La idealización de la práctica política de los años 70 congela la memoria, la ocluye, cierra, no permite el procesamiento, lo obstruye”, dice Pilar Calveiro, ex desaparecida, cautiva en la ESMA durante casi dos años.
Sus reflexiones penetran profundamente en un debate que la revista Lucha Armada en la Argentina intentó alentar en las filas de ex militantes de los grupos armados que en los años setenta se lanzaron a la lucha política con una estrategia que incluía el uso de la violencia.
El golpe de Estado de Onganía fue el que sirvió en bandeja la propuesta de que había llegado la hora de las armas. Si luego de cada elección en que se votaba a un presidente los militares desoían la voz de las urnas y se adueñaban del poder mediante la fuerza, qué impedía a los ciudadanos armarse e intentar tomar ese mismo poder pero con un proyecto revolucionario de justicia social.
Un buen número de universitarios, psicoanalistas, periodistas, abogados, médicos y miembros de las más disímiles profesiones se enrolaron en grupos armados y se convirtieron en combatientes.
Y la sociedad, fatigada de uniformes y desfiles, los observó con simpatía: el pez en el agua, hubiera dicho Mao Tse Tung. En pocos meses las organizaciones guerrilleras ganaron un espacio que transformó a la izquierda, ignorada hasta entonces, en un actor político de gran envergadura. Efímera ilusión: su derrota política y militar fue estrepitosa. Y sangrienta.

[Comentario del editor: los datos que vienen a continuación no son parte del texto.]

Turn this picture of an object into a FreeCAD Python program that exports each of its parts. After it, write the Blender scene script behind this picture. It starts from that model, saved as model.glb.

Con la recuperación de la democracia y el castigo a los principales responsables de los crímenes de Estado, surgió una polémica inevitable: ¿los guerrilleros eran demonios subvencionados por potencias extranjeras o jóvenes idealistas que lucharon por un futuro mejor?
La discusión se oscureció porque con tantos miles de muertos no es sencillo tomar distancia.
Hoy, al cabo de 40 años del surgimiento de los grupos armados, una legión de jóvenes –historiadores, antropólogos, sociólogos– intenta abordar ese pasado con una mirada desprovista de pasiones.
Cuando en 2004, con Israel Lotersztain y Gabriel Rot, publicamos el primer número de la revista, dijimos que era necesario asumir los actos del pasado desde una conciencia crítica que rescatara todo lo bueno y lo malo para evitar la autocomplacencia o la denigración, la épica o la demonización. Alentamos a los protagonistas de entonces a no temer abrir los recuerdos y reconocer los errores.
Creemos haber cumplido el objetivo propuesto, a pesar de que encontramos, en muchos casos, una escasa disposición para polemizar algunos temas.
Entrevistamos a ex guerrilleros que pasaron por la cárcel, por campos de concentración, por la tortura y el exilio. Pero que, sobre todo, pasaron la edad de sesenta años y pueden mirar el pasado con ojos más sabios, con la experiencia del veterano que observa sus propias acciones en el espejo del tiempo. Ni “ángeles” ni “demonios”. Fueron civiles que se alzaron en armas para pelear contra una dictadura pero que no supieron escuchar la voz de la sociedad que en 1973 fue convocada a las urnas y acudió masivamente esperando poner fin a la violencia. Fueron guerrilleros que persiguieron objetivos políticos inobjetables, como la justicia social, pero que para alcanzarlos desdeñaron valores éticos esenciales. Cuando la política se dirime con las armas, los que triunfan en las organizaciones son los que mejor saben manejarlas, los más temerarios.
Pasar de la simpatía inicial al rechazo popular, de los cantos heroicos a la triste certidumbre de la derrota, llevó apenas ocho años. Lapso insignificante en la historia que dejó, paradójicamente, una cicatriz que atraviesa a más de una generación.
A pesar de la gran recepción que tuvo la revista (de mil ejemplares en el primer número a tres mil en el último), el debate de las armas todavía está incompleto; porque aún hay algunas voces renuentes a enfrentar el pasado. Los once números publicados a lo largo de cuatro años abrieron un debate que no está clausurado y que nos proponemos continuar porque ésa es la única manera de recuperar una historia que no debe estar teñida por discursos heroicos o denigratorios.
Nadie mejor que Héctor Schmucler para sintetizarlo: “La memoria no es un problema de saber cosas sino de pensar desde ciertos valores”.
*Codirector de la revista Lucha Armada.